OK. Enough is enough. Take the baubles down and face the truth. We live in a society which is tainted with cruelty and unfairness. Our social problems are of epidemic proportions. Look no further than the armies of social workers, youth workers, educational psychologists, community policemen and others who, along with teachers, now inhabit schools in desperate attempts to control an ever multiplying legion of youngsters with issues.
So what's the solution? At the moment, schools spend vast hours jumping through hoops to keep up with an infinite amount of paperwork. Frankly, it is out of control. Ticking boxes has become a central plank of what they do. We are absolutely trammelled by it at the expense of teaching and learning. Inevitably, mediocrity is the order of the day.
It pains me, as an ardent socialist, to admit it, but it is the private schools which are getting the mixture right. Somehow they manage (yes, I don't deny that their smaller classes and different clientele play a part) to nurture the whole person so that kids leave school with a clutch of awards commensurate with their ability and also with a sense of what it means to be a decent human. They are allowed to be ambitious.
Why are we not achieving this in the state system? I know that we do not fail all children, but we are failing too many.

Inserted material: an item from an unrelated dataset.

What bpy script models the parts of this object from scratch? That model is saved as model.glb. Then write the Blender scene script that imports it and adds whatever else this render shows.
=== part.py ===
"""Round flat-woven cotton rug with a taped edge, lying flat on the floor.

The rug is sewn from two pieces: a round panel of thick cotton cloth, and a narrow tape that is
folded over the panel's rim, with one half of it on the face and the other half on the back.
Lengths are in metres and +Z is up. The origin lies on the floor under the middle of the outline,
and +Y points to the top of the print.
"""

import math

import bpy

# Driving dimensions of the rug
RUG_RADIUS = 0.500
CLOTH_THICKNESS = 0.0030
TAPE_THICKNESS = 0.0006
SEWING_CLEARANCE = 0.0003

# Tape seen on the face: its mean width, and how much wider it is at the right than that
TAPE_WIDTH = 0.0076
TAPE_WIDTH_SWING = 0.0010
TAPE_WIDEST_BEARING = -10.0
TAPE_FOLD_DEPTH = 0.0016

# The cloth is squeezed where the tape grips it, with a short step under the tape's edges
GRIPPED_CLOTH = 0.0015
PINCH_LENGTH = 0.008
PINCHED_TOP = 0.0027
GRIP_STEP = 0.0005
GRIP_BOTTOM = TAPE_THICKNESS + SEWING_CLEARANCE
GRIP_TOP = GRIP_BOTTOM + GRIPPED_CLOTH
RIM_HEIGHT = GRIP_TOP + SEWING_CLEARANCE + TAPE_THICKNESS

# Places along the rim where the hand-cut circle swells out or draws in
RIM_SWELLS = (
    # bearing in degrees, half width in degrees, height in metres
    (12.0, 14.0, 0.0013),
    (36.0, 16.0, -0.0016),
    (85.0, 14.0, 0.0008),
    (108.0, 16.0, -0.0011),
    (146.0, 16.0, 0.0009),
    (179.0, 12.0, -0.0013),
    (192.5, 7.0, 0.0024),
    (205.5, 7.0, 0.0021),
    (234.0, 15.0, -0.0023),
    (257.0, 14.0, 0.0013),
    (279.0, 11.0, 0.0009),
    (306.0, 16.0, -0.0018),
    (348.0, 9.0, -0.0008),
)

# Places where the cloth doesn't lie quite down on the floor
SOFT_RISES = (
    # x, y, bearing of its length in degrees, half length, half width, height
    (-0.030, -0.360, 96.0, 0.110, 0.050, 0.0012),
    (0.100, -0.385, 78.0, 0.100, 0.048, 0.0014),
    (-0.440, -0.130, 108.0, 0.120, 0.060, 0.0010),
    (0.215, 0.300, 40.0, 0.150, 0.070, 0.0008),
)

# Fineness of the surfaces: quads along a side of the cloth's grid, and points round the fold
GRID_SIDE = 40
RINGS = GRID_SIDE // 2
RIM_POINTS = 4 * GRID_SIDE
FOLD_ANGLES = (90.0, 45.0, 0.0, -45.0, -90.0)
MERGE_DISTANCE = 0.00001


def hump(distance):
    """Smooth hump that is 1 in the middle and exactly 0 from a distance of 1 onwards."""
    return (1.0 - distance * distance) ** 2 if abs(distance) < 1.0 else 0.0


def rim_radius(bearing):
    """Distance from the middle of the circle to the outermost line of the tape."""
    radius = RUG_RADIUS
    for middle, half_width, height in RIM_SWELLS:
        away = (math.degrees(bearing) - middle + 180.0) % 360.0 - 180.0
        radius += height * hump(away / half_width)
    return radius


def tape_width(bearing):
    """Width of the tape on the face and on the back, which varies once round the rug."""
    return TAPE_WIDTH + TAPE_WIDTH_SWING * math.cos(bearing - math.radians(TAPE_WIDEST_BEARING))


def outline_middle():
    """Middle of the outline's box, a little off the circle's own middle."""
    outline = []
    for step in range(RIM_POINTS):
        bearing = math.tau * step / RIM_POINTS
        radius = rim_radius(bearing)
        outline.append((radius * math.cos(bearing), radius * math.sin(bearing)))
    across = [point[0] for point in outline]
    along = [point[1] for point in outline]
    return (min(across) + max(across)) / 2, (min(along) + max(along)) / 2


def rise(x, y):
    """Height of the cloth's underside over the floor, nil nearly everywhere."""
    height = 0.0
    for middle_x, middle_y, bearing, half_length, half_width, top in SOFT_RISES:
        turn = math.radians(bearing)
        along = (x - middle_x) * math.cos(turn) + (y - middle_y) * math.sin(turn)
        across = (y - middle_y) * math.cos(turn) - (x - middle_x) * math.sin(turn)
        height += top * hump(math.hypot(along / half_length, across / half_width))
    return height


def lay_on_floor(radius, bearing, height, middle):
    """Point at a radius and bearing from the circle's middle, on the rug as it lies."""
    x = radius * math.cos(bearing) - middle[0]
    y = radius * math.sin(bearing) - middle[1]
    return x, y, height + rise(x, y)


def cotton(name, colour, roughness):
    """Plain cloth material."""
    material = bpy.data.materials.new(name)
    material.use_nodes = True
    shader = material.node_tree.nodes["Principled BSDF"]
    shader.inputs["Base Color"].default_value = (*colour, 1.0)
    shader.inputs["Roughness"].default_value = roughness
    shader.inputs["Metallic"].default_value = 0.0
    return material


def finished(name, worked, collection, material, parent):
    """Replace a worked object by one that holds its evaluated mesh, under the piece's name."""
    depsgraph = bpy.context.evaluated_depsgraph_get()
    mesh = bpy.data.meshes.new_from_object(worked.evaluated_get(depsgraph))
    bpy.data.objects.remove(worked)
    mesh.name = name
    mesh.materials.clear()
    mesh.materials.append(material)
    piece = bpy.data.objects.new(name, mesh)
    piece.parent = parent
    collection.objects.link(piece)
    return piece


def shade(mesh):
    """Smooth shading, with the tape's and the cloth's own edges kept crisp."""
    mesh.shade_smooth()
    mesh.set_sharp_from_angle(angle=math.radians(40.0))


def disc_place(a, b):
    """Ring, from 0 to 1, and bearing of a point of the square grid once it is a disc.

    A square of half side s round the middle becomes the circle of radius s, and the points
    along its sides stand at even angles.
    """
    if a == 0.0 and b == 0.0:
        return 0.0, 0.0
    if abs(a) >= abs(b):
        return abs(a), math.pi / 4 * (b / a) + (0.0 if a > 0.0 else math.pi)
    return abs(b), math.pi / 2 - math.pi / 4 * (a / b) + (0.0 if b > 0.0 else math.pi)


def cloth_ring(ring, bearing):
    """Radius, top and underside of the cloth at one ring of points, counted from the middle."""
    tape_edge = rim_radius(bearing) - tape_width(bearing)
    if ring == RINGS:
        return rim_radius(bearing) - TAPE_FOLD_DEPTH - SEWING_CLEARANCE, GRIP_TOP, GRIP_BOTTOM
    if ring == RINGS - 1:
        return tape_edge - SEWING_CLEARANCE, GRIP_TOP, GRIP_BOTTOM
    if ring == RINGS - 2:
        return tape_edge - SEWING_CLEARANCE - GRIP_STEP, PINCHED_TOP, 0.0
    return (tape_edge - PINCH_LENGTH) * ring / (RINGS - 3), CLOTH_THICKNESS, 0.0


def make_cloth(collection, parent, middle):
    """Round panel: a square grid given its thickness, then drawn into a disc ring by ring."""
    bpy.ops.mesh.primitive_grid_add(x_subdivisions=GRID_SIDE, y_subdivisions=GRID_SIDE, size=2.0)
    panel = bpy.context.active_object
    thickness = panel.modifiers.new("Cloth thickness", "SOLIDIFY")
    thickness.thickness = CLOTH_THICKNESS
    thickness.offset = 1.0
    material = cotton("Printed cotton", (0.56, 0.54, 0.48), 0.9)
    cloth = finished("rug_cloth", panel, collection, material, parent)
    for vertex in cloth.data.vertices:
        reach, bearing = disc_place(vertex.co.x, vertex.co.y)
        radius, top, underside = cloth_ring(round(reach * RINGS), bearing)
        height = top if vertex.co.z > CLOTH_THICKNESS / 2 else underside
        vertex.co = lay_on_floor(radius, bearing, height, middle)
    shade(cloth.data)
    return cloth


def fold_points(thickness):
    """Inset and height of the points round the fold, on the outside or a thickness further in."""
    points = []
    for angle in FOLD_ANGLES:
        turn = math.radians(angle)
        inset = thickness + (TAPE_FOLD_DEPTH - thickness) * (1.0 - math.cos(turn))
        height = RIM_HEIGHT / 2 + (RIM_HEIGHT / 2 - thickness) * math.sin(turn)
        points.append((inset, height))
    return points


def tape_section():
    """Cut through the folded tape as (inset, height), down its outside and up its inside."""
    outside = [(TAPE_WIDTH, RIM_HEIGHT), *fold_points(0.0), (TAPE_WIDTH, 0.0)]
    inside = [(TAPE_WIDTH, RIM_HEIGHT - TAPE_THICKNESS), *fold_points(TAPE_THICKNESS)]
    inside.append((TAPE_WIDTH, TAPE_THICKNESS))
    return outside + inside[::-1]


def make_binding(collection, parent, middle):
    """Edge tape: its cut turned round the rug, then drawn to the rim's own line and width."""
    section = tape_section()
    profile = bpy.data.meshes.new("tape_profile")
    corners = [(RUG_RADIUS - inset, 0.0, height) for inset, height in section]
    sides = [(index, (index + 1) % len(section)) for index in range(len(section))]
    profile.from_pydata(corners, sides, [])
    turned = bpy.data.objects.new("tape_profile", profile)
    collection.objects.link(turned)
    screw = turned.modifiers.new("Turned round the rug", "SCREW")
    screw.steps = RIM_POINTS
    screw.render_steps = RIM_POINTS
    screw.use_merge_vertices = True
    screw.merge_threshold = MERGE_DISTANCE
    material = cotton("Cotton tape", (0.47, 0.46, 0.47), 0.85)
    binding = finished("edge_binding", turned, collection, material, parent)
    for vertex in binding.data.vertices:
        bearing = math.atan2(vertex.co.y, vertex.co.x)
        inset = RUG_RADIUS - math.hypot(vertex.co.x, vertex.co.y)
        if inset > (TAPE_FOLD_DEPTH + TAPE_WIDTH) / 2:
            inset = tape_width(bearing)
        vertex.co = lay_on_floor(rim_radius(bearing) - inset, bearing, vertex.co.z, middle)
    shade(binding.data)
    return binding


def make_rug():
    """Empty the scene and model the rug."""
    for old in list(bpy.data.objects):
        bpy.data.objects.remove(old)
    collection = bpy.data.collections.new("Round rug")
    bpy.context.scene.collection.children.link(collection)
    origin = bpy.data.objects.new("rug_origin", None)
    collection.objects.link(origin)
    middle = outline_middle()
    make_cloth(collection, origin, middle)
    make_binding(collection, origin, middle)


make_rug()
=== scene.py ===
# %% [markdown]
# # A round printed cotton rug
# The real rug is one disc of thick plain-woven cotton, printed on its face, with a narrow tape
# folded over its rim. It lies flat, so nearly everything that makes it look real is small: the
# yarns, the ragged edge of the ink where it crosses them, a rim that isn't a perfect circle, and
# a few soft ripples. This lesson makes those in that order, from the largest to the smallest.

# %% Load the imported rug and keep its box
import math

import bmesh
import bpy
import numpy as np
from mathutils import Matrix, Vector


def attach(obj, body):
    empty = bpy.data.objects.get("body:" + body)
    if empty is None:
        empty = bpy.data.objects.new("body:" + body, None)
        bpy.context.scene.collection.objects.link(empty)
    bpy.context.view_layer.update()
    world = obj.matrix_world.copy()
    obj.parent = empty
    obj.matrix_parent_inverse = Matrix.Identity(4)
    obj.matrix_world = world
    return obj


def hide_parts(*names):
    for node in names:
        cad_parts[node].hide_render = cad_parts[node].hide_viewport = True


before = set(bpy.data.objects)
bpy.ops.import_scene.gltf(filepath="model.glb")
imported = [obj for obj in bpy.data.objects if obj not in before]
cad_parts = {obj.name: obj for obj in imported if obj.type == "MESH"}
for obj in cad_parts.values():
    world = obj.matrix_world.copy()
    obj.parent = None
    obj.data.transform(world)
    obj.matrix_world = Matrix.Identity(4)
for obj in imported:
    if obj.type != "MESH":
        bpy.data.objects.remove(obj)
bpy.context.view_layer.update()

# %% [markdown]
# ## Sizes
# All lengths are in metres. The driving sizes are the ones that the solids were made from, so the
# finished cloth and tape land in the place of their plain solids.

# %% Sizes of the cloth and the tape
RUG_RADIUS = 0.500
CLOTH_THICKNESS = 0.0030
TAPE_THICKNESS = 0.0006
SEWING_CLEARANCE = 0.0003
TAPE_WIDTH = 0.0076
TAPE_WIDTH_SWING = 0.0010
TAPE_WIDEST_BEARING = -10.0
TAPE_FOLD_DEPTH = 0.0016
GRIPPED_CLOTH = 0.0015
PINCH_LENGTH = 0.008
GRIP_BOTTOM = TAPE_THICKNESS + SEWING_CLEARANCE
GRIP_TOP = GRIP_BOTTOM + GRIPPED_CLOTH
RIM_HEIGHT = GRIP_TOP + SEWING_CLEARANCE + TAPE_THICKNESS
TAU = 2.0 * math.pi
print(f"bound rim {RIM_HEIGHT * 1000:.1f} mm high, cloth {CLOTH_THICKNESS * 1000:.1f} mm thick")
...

How do we inspire our young people to lead worthy lives in the face of a society which panders to the lowest common denominator and accepts minimum effort, because gold medals smack of elitism and no one must appear better than anyone else for fear of upsetting the politically-correct apple cart?
The biggest problem our state schools face is lack of ambition, and if there is anything our rotten old world needs it's young people with a sense of revolution and the energy to power their ideas. Let's start with basic values. Let's teach pupils that it's important to care for others and take responsibility for their actions. Let's help our children to understand the wreckage of our society and find ways to rebuild it.
Marj Adams teaches religious studies, philosophy and psychology at Forres Academy.